Instruction. Which lines below hold the word "type"? Copy all of them.

Material.
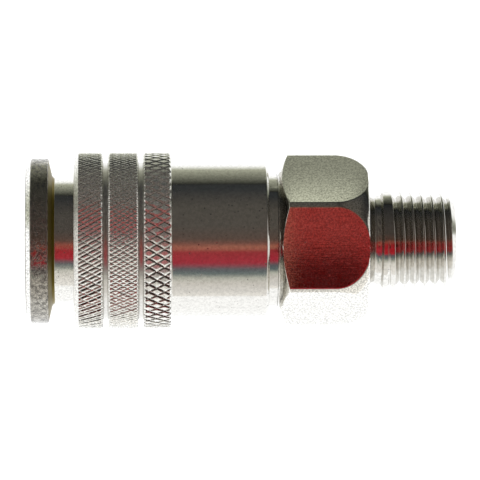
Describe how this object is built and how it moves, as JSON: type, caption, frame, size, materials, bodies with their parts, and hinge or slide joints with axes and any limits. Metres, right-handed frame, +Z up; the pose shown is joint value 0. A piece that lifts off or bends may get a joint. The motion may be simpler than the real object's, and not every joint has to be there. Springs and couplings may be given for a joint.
{
  "type": "quick disconnect coupler",
  "caption": "Compressed-air quick coupler socket: knurled locking sleeve, locking balls and spring-loaded tube valve, with a hexagon and a male taper pipe thread at the back.",
  "frame": {"origin": "centre of the mouth, where the plug goes in, on the coupler's axis", "axes": "+X along the axis from the mouth to the pipe thread, +Z up with the coupler lying on its side"},
  "size_m": [0.0598, 0.0244, 0.0244],
  "materials": {
    "plated_body": "bright nickel plate over turned steel, satin with fine turning marks",
    "plated_sleeve": "bright nickel plate over knurled steel",
    "plated_adapter": "bright nickel plate over hexagon steel, brushed flats",
    "spring_steel": "drawn wire",
    "hard_steel": "ground and polished",
    "valve_brass": "turned brass",
    "seal_rubber": "moulded nitrile rubber"
  },
  "bodies": {
    "body": {"socket_body": "plated_body", "thread_adapter": "plated_adapter", "valve_seat_ring": "valve_brass", "seat_ring_seal": "seal_rubber", "seat_retaining_ring": "spring_steel", "body_gasket": "seal_rubber", "spring_back_washer": "spring_steel", "sleeve_spring": "spring_steel", "valve_spring": "spring_steel"},
    "washer": {"spring_front_washer": "spring_steel"},
    "sleeve": {"locking_sleeve": "plated_sleeve"},
    "valve": {"valve_tube": "valve_brass", "valve_face_seal": "seal_rubber", "valve_head_ring": "seal_rubber", "valve_shut_ring": "seal_rubber", "valve_cap": "valve_brass"},
    "ball_1": {"locking_ball_1": "hard_steel"},
    "ball_2": {"locking_ball_2": "hard_steel"},
    "ball_3": {"locking_ball_3": "hard_steel"},
    "ball_4": {"locking_ball_4": "hard_steel"}
  },
  "joints": [
    {"name": "sleeve_slide", "type": "slide", "parent": "body", "child": "washer", "axis": [-1, 0, 0], "range_m": [0, 0.0029], "deforming": ["sleeve_spring"]},
    {"name": "sleeve_spin", "type": "hinge", "parent": "washer", "child": "sleeve", "pos_m": [0.02, 0, 0], "axis": [1, 0, 0], "continuous": true},
    {"name": "valve_slide", "type": "slide", "parent": "body", "child": "valve", "axis": [1, 0, 0], "range_m": [0, 0.00576], "deforming": ["valve_spring"]},
    {"name": "ball_1_slide", "type": "slide", "parent": "body", "child": "ball_1", "axis": [0, 0, -1], "range_m": [0, 0.00085]},
    {"name": "ball_2_slide", "type": "slide", "parent": "body", "child": "ball_2", "axis": [0, -1, 0], "range_m": [0, 0.00085]},
    {"name": "ball_3_slide", "type": "slide", "parent": "body", "child": "ball_3", "axis": [0, 0, 1], "range_m": [0, 0.00085]},
    {"name": "ball_4_slide", "type": "slide", "parent": "body", "child": "ball_4", "axis": [0, 1, 0], "range_m": [0, 0.00085]}
  ],
  "couplings": [
    {"joint": "valve_slide", "follows": "sleeve_slide", "ratio": 1.9862},
    {"joint": "ball_1_slide", "follows": "sleeve_slide", "ratio": 0.2931},
    {"joint": "ball_2_slide", "follows": "sleeve_slide", "ratio": 0.2931},
    {"joint": "ball_3_slide", "follows": "sleeve_slide", "ratio": 0.2931},
    {"joint": "ball_4_slide", "follows": "sleeve_slide", "ratio": 0.2931}
  ]
}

Result of the exercise.
Describe how this object is built and how it moves, as JSON: type, caption, frame, size, materials, bodies with their parts, and hinge or slide joints with axes and any limits. Metres, right-handed frame, +Z up; the pose shown is joint value 0. A piece that lifts off or bends may get a joint. The motion may be simpler than the real object's, and not every joint has to be there. Springs and couplings may be given for a joint.
  "type": "quick disconnect coupler",
    {"name": "sleeve_slide", "type": "slide", "parent": "body", "child": "washer", "axis": [-1, 0, 0], "range_m": [0, 0.0029], "deforming": ["sleeve_spring"]},
    {"name": "sleeve_spin", "type": "hinge", "parent": "washer", "child": "sleeve", "pos_m": [0.02, 0, 0], "axis": [1, 0, 0], "continuous": true},
    {"name": "valve_slide", "type": "slide", "parent": "body", "child": "valve", "axis": [1, 0, 0], "range_m": [0, 0.00576], "deforming": ["valve_spring"]},
    {"name": "ball_1_slide", "type": "slide", "parent": "body", "child": "ball_1", "axis": [0, 0, -1], "range_m": [0, 0.00085]},
    {"name": "ball_2_slide", "type": "slide", "parent": "body", "child": "ball_2", "axis": [0, -1, 0], "range_m": [0, 0.00085]},
    {"name": "ball_3_slide", "type": "slide", "parent": "body", "child": "ball_3", "axis": [0, 0, 1], "range_m": [0, 0.00085]},
    {"name": "ball_4_slide", "type": "slide", "parent": "body", "child": "ball_4", "axis": [0, 1, 0], "range_m": [0, 0.00085]}